As I might have implied earlier, antibubbles aren't the most stable entities. The slightest vibration, potential difference or contamination stops them from forming, or, at best, slow the rate of formation. Add to this the fact that the room was shared between over 30 students, each conducting various experiments, and you might get a feel for how difficult it was for me to create a controlled test environment. In order to prevent other experiments from interfering with my own, I often had to conduct them at odd hours when nobody else was present, often resulting in late nights and overdue homework. But I kept going, and eventually collecting all my data. Midway through my hours of analysis, however, instead of finding a pattern I found -
Failure No. 1
I had not taken into account that fact that, as I increased the concentration of the surfactant, the solution got more and more opaque.
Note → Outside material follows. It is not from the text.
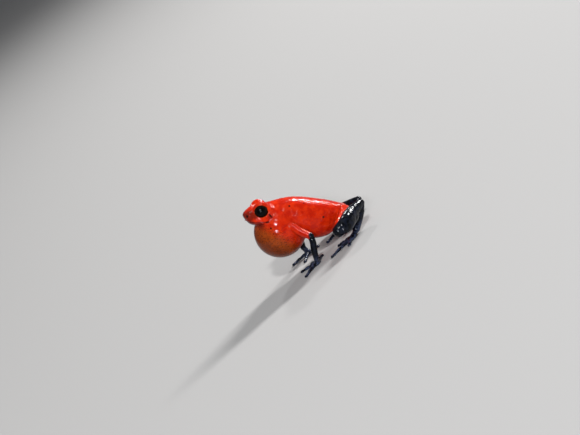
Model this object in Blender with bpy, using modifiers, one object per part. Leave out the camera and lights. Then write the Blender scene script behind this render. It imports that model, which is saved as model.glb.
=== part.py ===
"""A strawberry poison dart frog, life-size and still: a calling male, its body raised on straight
arms and folded hind legs, with the vocal sac full. Metres, +Z up, the snout towards -X.

Lengths below are in millimetres, and a place is either (ahead, above, side) in the body's own frame,
whose origin is the vent, or (back, side, up) on the floor. Side is measured outwards from the middle."""

import math

import bmesh
import bpy
from mathutils import Matrix, Vector

MM = 0.001
GAP = 0.3  # between a node and what it grows from
EYE_GAP = 0.2  # between the eyeball and its socket
SIDES = {"left": -1, "right": 1}  # the sign of Y

# The body leans back, so that its own axis climbs towards the snout.
BODY_PITCH = math.radians(38.4)
VENT = Vector((9.17, 0.0, 4.52))

# Head and torso in one form: ahead, top, bottom, half width, height of the widest line as a share, boxiness.
TRUNK = (
    (0.10, 0.20, -0.75, 0.60, 0.50, 2.0),
    (0.45, 0.42, -1.40, 1.20, 0.50, 2.0),
    (1.00, 0.64, -2.35, 1.85, 0.50, 2.1),
    (1.70, 0.86, -3.45, 2.45, 0.50, 2.2),
    (2.60, 1.05, -4.70, 2.95, 0.48, 2.2),
    (3.70, 1.26, -5.65, 3.45, 0.46, 2.2),
    (5.50, 1.54, -6.25, 3.92, 0.45, 2.2),
    (7.60, 1.78, -6.42, 4.02, 0.45, 2.2),
    (9.65, 1.93, -6.40, 3.85, 0.46, 2.2),
    (11.70, 1.90, -6.05, 3.55, 0.47, 2.2),
    (13.70, 1.58, -5.10, 3.25, 0.42, 2.1),
    (15.40, 1.10, -4.15, 3.10, 0.32, 2.0),
    (16.60, 0.84, -3.78, 3.18, 0.24, 1.9),
    (17.60, 0.74, -3.78, 3.20, 0.23, 1.8),
    (18.60, 0.52, -3.82, 2.98, 0.27, 1.8),
    (19.40, 0.16, -3.70, 2.58, 0.31, 1.9),
    (20.00, -0.24, -3.40, 2.15, 0.34, 2.0),
    (20.50, -0.70, -2.92, 1.70, 0.36, 2.0),
    (20.90, -1.14, -2.48, 1.20, 0.42, 2.0),
    (21.12, -1.46, -2.12, 0.72, 0.50, 2.0),
)
TRUNK_ENDS = ((-0.05, -0.25), (21.25, -1.80))  # ahead and above of the vent's and the snout's tips
TRUNK_SIDES = 32
TRUNK_RINGS = 36
NECK = 15.2  # ahead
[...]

This meant that, by the time I reached the maximum concentration, all I could see was a murky green liquid; not very conductive to analysis. The obvious solution would be to use artificial lighting - but there was one big drawback. With the amount of lighting I would need, the temperature of the solution would easily go up by 4-5 degrees, which could have an effect on the results... so it was back to square one for me. With a sigh, I once again began my experimentation, pausing every now and then to glare at the setup, the room or any unfortunate passerby. Eventually, I found myself at the same point as before, only to be once again confronted by -
Failure No. 2
To my abject horror, I realized, too late, that part of my method was absolute rot. The force with which the antibubbles were created, an integral part of the experiment and something that should have been carefully controlled, had not been. I had been dripping some of the solution down into the main tank using a burette, but had not maintained the fluid level in the burette itself. This meant that the force with which the stream hit the main body changed with time, and therefore rendered all my results invalid. It was while I was recovering from the shock of this discovery that I realized that it was 4 AM.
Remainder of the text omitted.